Allergen Information: Contains None
Nutrition Facts
Per serving
Energy
120 kcal
Protein
4 g
Carbs
21 g
Fat
3 g
Fiber
4 g
Ingredients
Turmeric powder
0.25 tsp (1.25g)
Common salt
0.5 tsp (2.5g)
Chopped Onion
0.5 small cup (50g)
Chopped Green Chilli
1 tsp (2g)
Ginger, fresh
0.5 tsp grated (1g)
Olive Oil
1 tsp (5g)
Bajra flour
1 small cup (100g)
Warm Water
0.25 small cup (50g)
Aloo Boiled
0.5 small cup (50g)
Cumin seeds
0.5 tsp (2.5g)
Coriander Powder
1 tsp (2g)
Instructions
Preparation
-Mash boiled potatoes.
Cooking Steps
To make the dough, mix bajra flour and salt in a bowl. Gradually add water and knead to form a soft and pliable dough. Cover and keep it aside for 10-15 minutes.
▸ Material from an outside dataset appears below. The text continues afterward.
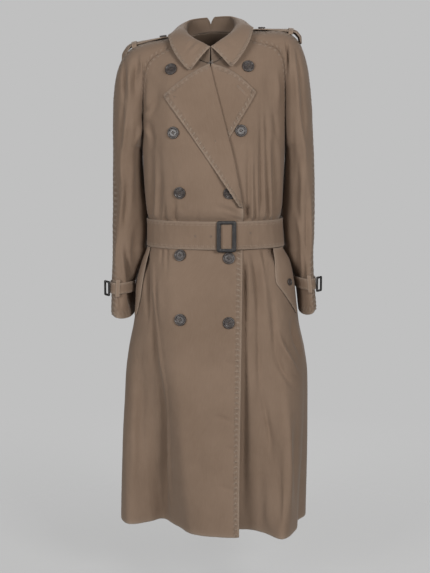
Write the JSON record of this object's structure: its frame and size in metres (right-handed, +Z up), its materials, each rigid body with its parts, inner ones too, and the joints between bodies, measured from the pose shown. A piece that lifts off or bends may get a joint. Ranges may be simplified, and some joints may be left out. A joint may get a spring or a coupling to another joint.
{
  "type": "trench coat",
  "caption": "Long double-breasted cotton trench coat, worn shape with no wearer: raglan sleeves, shoulder straps, turned-down collar, wide lapels, tied-in belt, wrist straps and pocket flaps.",
  "frame": {"origin": "base of the neck, between the shoulders, where the wearer carries the coat", "axes": "+Z up, -Y towards the coat's front, +X towards the wearer's left"},
  "size_m": [0.52, 0.3452, 1.2139],
  "materials": {
    "coat_cloth": "cotton gabardine, matt with a faint sheen on the folds",
    "horn": "dark horn-like resin, softly polished",
    "buckle_cover": "near-black leather, satin",
    "wire": "bright wire"
  },
  "bodies": {
    "root": {"front_right": "coat_cloth", "front_left": "coat_cloth", "back": "coat_cloth", "sleeve_right_front": "coat_cloth", "sleeve_right_back": "coat_cloth", "sleeve_left_front": "coat_cloth", "sleeve_left_back": "coat_cloth", "lapel_right": "coat_cloth", "lapel_left": "coat_cloth", "collar_leaf": "coat_cloth", "collar_stand": "coat_cloth", "epaulette_right": "coat_cloth", "epaulette_left": "coat_cloth", "epaulette_loop_right": "coat_cloth", "epaulette_loop_left": "coat_cloth", "epaulette_button_right": "horn", "epaulette_button_left": "horn", "button_right_1": "horn", "button_left_1": "horn", "button_right_2": "horn", "button_left_2": "horn", "button_right_3": "horn", "button_left_3": "horn", "button_right_4": "horn", "button_left_4": "horn", "button_right_5": "horn", "button_left_5": "horn", "belt": "coat_cloth", "belt_buckle": "buckle_cover", "cuff_strap_right": "coat_cloth", "cuff_strap_left": "coat_cloth", "cuff_loop_right": "coat_cloth", "cuff_loop_left": "coat_cloth", "cuff_buckle_right": "buckle_cover", "cuff_buckle_left": "buckle_cover", "pocket_flap_right": "coat_cloth", "pocket_flap_left": "coat_cloth", "pocket_button_right": "horn", "pocket_button_left": "horn", "hook": "wire", "eye": "wire"}
  },
  "joints": []
}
To make the stuffing, heat oil in a pan. Add cumin seeds and let them splutter.
Add onions , grated ginger and green chili. Saute until the onions turn translucent.
Add mashed potatoes, turmeric powder, coriander powder, and salt. Mix well and cook for 2-3 minutes. Let the mixture cool down.
Divide the dough into equal portions. Take one portion and roll it into a small circle.
Place a spoonful of the potato stuffing in the center of the circle. Bring the edges of the dough together and seal the stuffing completely.
Flatten the stuffed dough ball with your hands and roll it into a circle of approximately 6-7 inches diameter.
Heat a tawa or griddle over medium heat. Place the rolled roti on the tawa and cook for 2-3 minutes on each side until golden brown.
Serve it.
NotesNutritional values are approximate and may vary depending on the specific ingredients used.